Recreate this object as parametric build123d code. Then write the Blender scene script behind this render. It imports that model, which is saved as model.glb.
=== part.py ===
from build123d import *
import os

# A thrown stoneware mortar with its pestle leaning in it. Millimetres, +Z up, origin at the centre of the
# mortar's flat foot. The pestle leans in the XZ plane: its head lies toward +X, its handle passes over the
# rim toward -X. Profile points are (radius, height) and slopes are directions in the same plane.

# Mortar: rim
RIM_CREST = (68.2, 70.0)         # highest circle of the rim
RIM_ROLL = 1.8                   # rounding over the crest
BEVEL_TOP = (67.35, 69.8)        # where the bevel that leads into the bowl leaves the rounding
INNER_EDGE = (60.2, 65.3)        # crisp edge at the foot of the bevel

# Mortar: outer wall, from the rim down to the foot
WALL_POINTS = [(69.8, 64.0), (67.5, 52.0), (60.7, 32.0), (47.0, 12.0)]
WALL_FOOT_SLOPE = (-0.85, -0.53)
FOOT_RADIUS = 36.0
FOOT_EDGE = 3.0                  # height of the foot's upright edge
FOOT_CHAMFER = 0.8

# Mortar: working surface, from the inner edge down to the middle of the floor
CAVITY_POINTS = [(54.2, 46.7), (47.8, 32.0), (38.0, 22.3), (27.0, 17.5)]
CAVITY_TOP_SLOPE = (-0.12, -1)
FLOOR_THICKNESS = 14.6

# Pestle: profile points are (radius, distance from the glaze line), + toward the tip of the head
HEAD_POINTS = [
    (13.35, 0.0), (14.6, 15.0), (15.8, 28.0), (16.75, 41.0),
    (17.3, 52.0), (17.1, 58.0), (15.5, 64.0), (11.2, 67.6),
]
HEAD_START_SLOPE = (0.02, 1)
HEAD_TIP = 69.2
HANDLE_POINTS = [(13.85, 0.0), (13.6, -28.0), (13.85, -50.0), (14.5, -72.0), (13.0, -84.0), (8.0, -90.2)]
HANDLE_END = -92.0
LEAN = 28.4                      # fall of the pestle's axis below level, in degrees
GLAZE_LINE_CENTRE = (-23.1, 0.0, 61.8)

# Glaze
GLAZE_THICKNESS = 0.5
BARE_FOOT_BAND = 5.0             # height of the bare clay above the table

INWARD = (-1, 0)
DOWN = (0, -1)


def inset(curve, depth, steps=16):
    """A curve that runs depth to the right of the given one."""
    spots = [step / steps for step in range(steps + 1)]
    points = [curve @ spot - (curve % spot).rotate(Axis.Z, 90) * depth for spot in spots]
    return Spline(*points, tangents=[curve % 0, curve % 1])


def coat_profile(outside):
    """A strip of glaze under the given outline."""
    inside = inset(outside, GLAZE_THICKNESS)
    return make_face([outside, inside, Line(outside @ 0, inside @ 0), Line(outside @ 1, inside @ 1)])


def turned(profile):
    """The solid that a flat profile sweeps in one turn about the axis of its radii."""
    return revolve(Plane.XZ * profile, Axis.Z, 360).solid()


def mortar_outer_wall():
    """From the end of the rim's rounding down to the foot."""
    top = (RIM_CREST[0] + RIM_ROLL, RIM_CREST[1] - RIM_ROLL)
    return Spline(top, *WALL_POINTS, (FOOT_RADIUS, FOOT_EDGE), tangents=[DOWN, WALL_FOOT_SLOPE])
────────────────
▶ _What you need to do_
Take the lines above and retype all of them exactly.

▶ _Task response_
Recreate this object as parametric build123d code. Then write the Blender scene script behind this render. It imports that model, which is saved as model.glb.
=== part.py ===
from build123d import *
import os

# A thrown stoneware mortar with its pestle leaning in it. Millimetres, +Z up, origin at the centre of the
# mortar's flat foot. The pestle leans in the XZ plane: its head lies toward +X, its handle passes over the
# rim toward -X. Profile points are (radius, height) and slopes are directions in the same plane.

# Mortar: rim
RIM_CREST = (68.2, 70.0)         # highest circle of the rim
RIM_ROLL = 1.8                   # rounding over the crest
BEVEL_TOP = (67.35, 69.8)        # where the bevel that leads into the bowl leaves the rounding
INNER_EDGE = (60.2, 65.3)        # crisp edge at the foot of the bevel

# Mortar: outer wall, from the rim down to the foot
WALL_POINTS = [(69.8, 64.0), (67.5, 52.0), (60.7, 32.0), (47.0, 12.0)]
WALL_FOOT_SLOPE = (-0.85, -0.53)
FOOT_RADIUS = 36.0
FOOT_EDGE = 3.0                  # height of the foot's upright edge
FOOT_CHAMFER = 0.8

# Mortar: working surface, from the inner edge down to the middle of the floor
CAVITY_POINTS = [(54.2, 46.7), (47.8, 32.0), (38.0, 22.3), (27.0, 17.5)]
CAVITY_TOP_SLOPE = (-0.12, -1)
FLOOR_THICKNESS = 14.6

# Pestle: profile points are (radius, distance from the glaze line), + toward the tip of the head
HEAD_POINTS = [
    (13.35, 0.0), (14.6, 15.0), (15.8, 28.0), (16.75, 41.0),
    (17.3, 52.0), (17.1, 58.0), (15.5, 64.0), (11.2, 67.6),
]
HEAD_START_SLOPE = (0.02, 1)
HEAD_TIP = 69.2
HANDLE_POINTS = [(13.85, 0.0), (13.6, -28.0), (13.85, -50.0), (14.5, -72.0), (13.0, -84.0), (8.0, -90.2)]
HANDLE_END = -92.0
LEAN = 28.4                      # fall of the pestle's axis below level, in degrees
GLAZE_LINE_CENTRE = (-23.1, 0.0, 61.8)

# Glaze
GLAZE_THICKNESS = 0.5
BARE_FOOT_BAND = 5.0             # height of the bare clay above the table

INWARD = (-1, 0)
DOWN = (0, -1)


def inset(curve, depth, steps=16):
    """A curve that runs depth to the right of the given one."""
    spots = [step / steps for step in range(steps + 1)]
    points = [curve @ spot - (curve % spot).rotate(Axis.Z, 90) * depth for spot in spots]
    return Spline(*points, tangents=[curve % 0, curve % 1])


def coat_profile(outside):
    """A strip of glaze under the given outline."""
    inside = inset(outside, GLAZE_THICKNESS)
    return make_face([outside, inside, Line(outside @ 0, inside @ 0), Line(outside @ 1, inside @ 1)])


def turned(profile):
    """The solid that a flat profile sweeps in one turn about the axis of its radii."""
    return revolve(Plane.XZ * profile, Axis.Z, 360).solid()


def mortar_outer_wall():
    """From the end of the rim's rounding down to the foot."""
    top = (RIM_CREST[0] + RIM_ROLL, RIM_CREST[1] - RIM_ROLL)
    return Spline(top, *WALL_POINTS, (FOOT_RADIUS, FOOT_EDGE), tangents=[DOWN, WALL_FOOT_SLOPE])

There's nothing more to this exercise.